▸ **Short exercise**: Pull out every line in the data that has the string "materials" in it.

▸ **Source excerpt**:

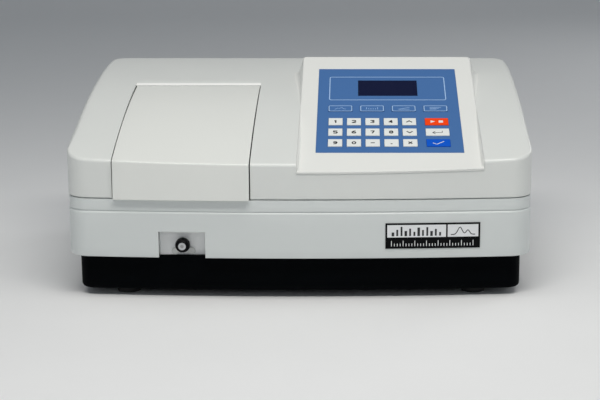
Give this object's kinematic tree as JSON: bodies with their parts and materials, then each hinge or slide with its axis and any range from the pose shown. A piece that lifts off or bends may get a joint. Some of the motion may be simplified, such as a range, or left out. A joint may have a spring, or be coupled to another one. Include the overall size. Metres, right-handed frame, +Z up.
{
  "type": "spectrophotometer",
  "caption": "Benchtop ultraviolet and visible spectrophotometer with a lidded sample compartment, sliding cuvette carriage, and sloping keypad console with display.",
  "frame": {"origin": "on the bench under the middle of the bounding box", "axes": "+Z up, front panel faces -Y, keypad console towards +X"},
  "size_m": [0.48, 0.3468, 0.2217],
  "materials": {
    "cover_plastic": "fine-textured light grey",
    "console_plastic": "fine-textured off-white",
    "base_paint": "textured black paint",
    "foot_rubber": "matt",
    "screw_steel": "zinc plated",
    "blue_film": "satin printed film",
    "dark_window": "polished",
    "board": "lacquered laminate",
    "white_key": "satin",
    "orange_key": "satin",
    "blue_key": "satin",
    "black_plastic": "matt moulded",
    "black_gloss": "gloss",
    "bright_steel": "ground",
    "black_aluminium": "black anodised",
    "cast_aluminium": "as cast, machined faces",
    "plated_sheet": "plated sheet",
    "optical_glass": "coated glass",
    "lamp_glass": "fused silica"
  },
  "bodies": {
    "housing": {"base_pan": "base_paint", "rubber_feet": "foot_rubber", "case_screws": "screw_steel", "lower_cover": "cover_plastic", "top_cover": "cover_plastic", "keypad_console": "console_plastic", "keypad_overlay": "blue_film", "display_window": "dark_window", "display_module": "board", "keypad_board": "board", "hinge_rod": "bright_steel", "nameplate": "black_gloss", "sample_well": "black_aluminium", "guide_screws": "screw_steel", "rear_panel": "base_paint", "power_inlet": "black_plastic", "switch_frame": "black_plastic", "data_port": "screw_steel", "fan_frame": "black_plastic", "fan_guard": "screw_steel", "optical_bench": "cast_aluminium", "monochromator": "black_aluminium", "stepper_motors": "plated_sheet", "fixed_optics": "optical_glass", "lamp_house": "plated_sheet", "source_lamps": "lamp_glass", "detector_housing": "black_aluminium", "main_board": "board", "power_supply": "plated_sheet"},
    "lid": {"sample_lid": "cover_plastic"},
    "carriage": {"cuvette_holder": "black_aluminium", "pull_rod": "bright_steel", "rod_knob": "black_plastic"},
    "power_switch": {"switch_rocker": "black_plastic"},
    "grating": {"grating_table": "optical_glass"},
    "filters": {"filter_wheel": "black_aluminium"},
    "source_mirror": {"lamp_mirror": "optical_glass"},
    "fan": {"fan_rotor": "black_plastic"},
    "key_1_cap": {"key_1": "white_key"},
    "key_2_cap": {"key_2": "white_key"},
    "key_3_cap": {"key_3": "white_key"},
    "key_4_cap": {"key_4": "white_key"},
    "key_5_cap": {"key_5": "white_key"},
    "key_6_cap": {"key_6": "white_key"},
    "key_7_cap": {"key_7": "white_key"},
    "key_8_cap": {"key_8": "white_key"},
    "key_9_cap": {"key_9": "white_key"},
    "key_0_cap": {"key_0": "white_key"},
    "key_minus_cap": {"key_minus": "white_key"},
    "key_point_cap": {"key_point": "white_key"},
    "key_up_cap": {"key_up": "white_key"},
    "key_down_cap": {"key_down": "white_key"},
    "key_clear_cap": {"key_clear": "white_key"},
    "key_start_cap": {"key_start": "orange_key"},
    "key_return_cap": {"key_return": "white_key"},
    "key_enter_cap": {"key_enter": "blue_key"},
    "function_key_1_cap": {"function_key_1": "blue_film"},
    "function_key_2_cap": {"function_key_2": "blue_film"},
    "function_key_3_cap": {"function_key_3": "blue_film"},
    "function_key_4_cap": {"function_key_4": "blue_film"}
  },
  "joints": [
    {"name": "lid_hinge", "type": "hinge", "parent": "housing", "child": "lid", "pos_m": [-0.1202, 0.026, 0.1842], "axis": [-1, 0, 0], "range_deg": [0, 75]},
    {"name": "carriage_slide", "type": "slide", "parent": "housing", "child": "carriage", "axis": [0, -1, 0], "range_m": [0, 0.045]},
    {"name": "power_rocker", "type": "hinge", "parent": "housing", "child": "power_switch", "pos_m": [-0.096, 0.165, 0.078], "axis": [1, 0, 0], "range_deg": [0, 16]},
    {"name": "grating_turn", "type": "hinge", "parent": "housing", "child": "grating", "pos_m": [0.095, -0.066, 0.09], "axis": [0, 0, 1], "range_deg": [-20, 40]},
    {"name": "filter_wheel_turn", "type": "hinge", "parent": "housing", "child": "filters", "pos_m": [0.028, 0.05, 0.098], "axis": [0, 1, 0], "continuous": true},
    {"name": "source_mirror_turn", "type": "hinge", "parent": "housing", "child": "source_mirror", "pos_m": [0.075, 0.0925, 0.06], "axis": [0, 0, 1], "range_deg": [0, 45]},
    {"name": "fan_spin", "type": "hinge", "parent": "housing", "child": "fan", "pos_m": [0.15, 0.157, 0.155], "axis": [0, 1, 0], "continuous": true},
    {"name": "key_1_press", "type": "slide", "parent": "housing", "child": "key_1_cap", "axis": [0, 0.3355, -0.9421], "range_m": [0, 0.0005], "stiffness_N_per_m": 2000, "springref_m": -0.0002},
    {"name": "key_2_press", "type": "slide", "parent": "housing", "child": "key_2_cap", "axis": [0, 0.3355, -0.9421], "range_m": [0, 0.0005], "stiffness_N_per_m": 2000, "springref_m": -0.0002},
    {"name": "key_3_press", "type": "slide", "parent": "housing", "child": "key_3_cap", "axis": [0, 0.3355, -0.9421], "range_m": [0, 0.0005], "stiffness_N_per_m": 2000, "springref_m": -0.0002},
    {"name": "key_4_press", "type": "slide", "parent": "housing", "child": "key_4_cap", "axis": [0, 0.3355, -0.9421], "range_m": [0, 0.0005], "stiffness_N_per_m": 2000, "springref_m": -0.0002},
    {"name": "key_5_press", "type": "slide", "parent": "housing", "child": "key_5_cap", "axis": [0, 0.3355, -0.9421], "range_m": [0, 0.0005], "stiffness_N_per_m": 2000, "springref_m": -0.0002},
    {"name": "key_6_press", "type": "slide", "parent": "housing", "child": "key_6_cap", "axis": [0, 0.3355, -0.9421], "range_m": [0, 0.0005], "stiffness_N_per_m": 2000, "springref_m": -0.0002},
    {"name": "key_7_press", "type": "slide", "parent": "housing", "child": "key_7_cap", "axis": [0, 0.3355, -0.9421], "range_m": [0, 0.0005], "stiffness_N_per_m": 2000, "springref_m": -0.0002},
    {"name": "key_8_press", "type": "slide", "parent": "housing", "child": "key_8_cap", "axis": [0, 0.3355, -0.9421], "range_m": [0, 0.0005], "stiffness_N_per_m": 2000, "springref_m": -0.0002},
    {"name": "key_9_press", "type": "slide", "parent": "housing", "child": "key_9_cap", "axis": [0, 0.3355, -0.9421], "range_m": [0, 0.0005], "stiffness_N_per_m": 2000, "springref_m": -0.0002},
    {"name": "key_0_press", "type": "slide", "parent": "housing", "child": "key_0_cap", "axis": [0, 0.3355, -0.9421], "range_m": [0, 0.0005], "stiffness_N_per_m": 2000, "springref_m": -0.0002},
    {"name": "key_minus_press", "type": "slide", "parent": "housing", "child": "key_minus_cap", "axis": [0, 0.3355, -0.9421], "range_m": [0, 0.0005], "stiffness_N_per_m": 2000, "springref_m": -0.0002},
    {"name": "key_point_press", "type": "slide", "parent": "housing", "child": "key_point_cap", "axis": [0, 0.3355, -0.9421], "range_m": [0, 0.0005], "stiffness_N_per_m": 2000, "springref_m": -0.0002},
    {"name": "key_up_press", "type": "slide", "parent": "housing", "child": "key_up_cap", "axis": [0, 0.3355, -0.9421], "range_m": [0, 0.0005], "stiffness_N_per_m": 2000, "springref_m": -0.0002},
    {"name": "key_down_press", "type": "slide", "parent": "housing", "child": "key_down_cap", "axis": [0, 0.3355, -0.9421], "range_m": [0, 0.0005], "stiffness_N_per_m": 2000, "springref_m": -0.0002},
    {"name": "key_clear_press", "type": "slide", "parent": "housing", "child": "key_clear_cap", "axis": [0, 0.3355, -0.9421], "range_m": [0, 0.0005], "stiffness_N_per_m": 2000, "springref_m": -0.0002},
    {"name": "key_start_press", "type": "slide", "parent": "housing", "child": "key_start_cap", "axis": [0, 0.3355, -0.9421], "range_m": [0, 0.0005], "stiffness_N_per_m": 2000, "springref_m": -0.0002},
    {"name": "key_return_press", "type": "slide", "parent": "housing", "child": "key_return_cap", "axis": [0, 0.3355, -0.9421], "range_m": [0, 0.0005], "stiffness_N_per_m": 2000, "springref_m": -0.0002},
    {"name": "key_enter_press", "type": "slide", "parent": "housing", "child": "key_enter_cap", "axis": [0, 0.3355, -0.9421], "range_m": [0, 0.0005], "stiffness_N_per_m": 2000, "springref_m": -0.0002},
    {"name": "function_key_1_press", "type": "slide", "parent": "housing", "child": "function_key_1_cap", "axis": [0, 0.3355, -0.9421], "range_m": [0, 0.0005], "stiffness_N_per_m": 2000, "springref_m": -0.0002},
    {"name": "function_key_2_press", "type": "slide", "parent": "housing", "child": "function_key_2_cap", "axis": [0, 0.3355, -0.9421], "range_m": [0, 0.0005], "stiffness_N_per_m": 2000, "springref_m": -0.0002},
    {"name": "function_key_3_press", "type": "slide", "parent": "housing", "child": "function_key_3_cap", "axis": [0, 0.3355, -0.9421], "range_m": [0, 0.0005], "stiffness_N_per_m": 2000, "springref_m": -0.0002},
    {"name": "function_key_4_press", "type": "slide", "parent": "housing", "child": "function_key_4_cap", "axis": [0, 0.3355, -0.9421], "range_m": [0, 0.0005], "stiffness_N_per_m": 2000, "springref_m": -0.0002}
  ]
}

▸ **Exercise output**:
Give this object's kinematic tree as JSON: bodies with their parts and materials, then each hinge or slide with its axis and any range from the pose shown. A piece that lifts off or bends may get a joint. Some of the motion may be simplified, such as a range, or left out. A joint may have a spring, or be coupled to another one. Include the overall size. Metres, right-handed frame, +Z up.
  "materials": {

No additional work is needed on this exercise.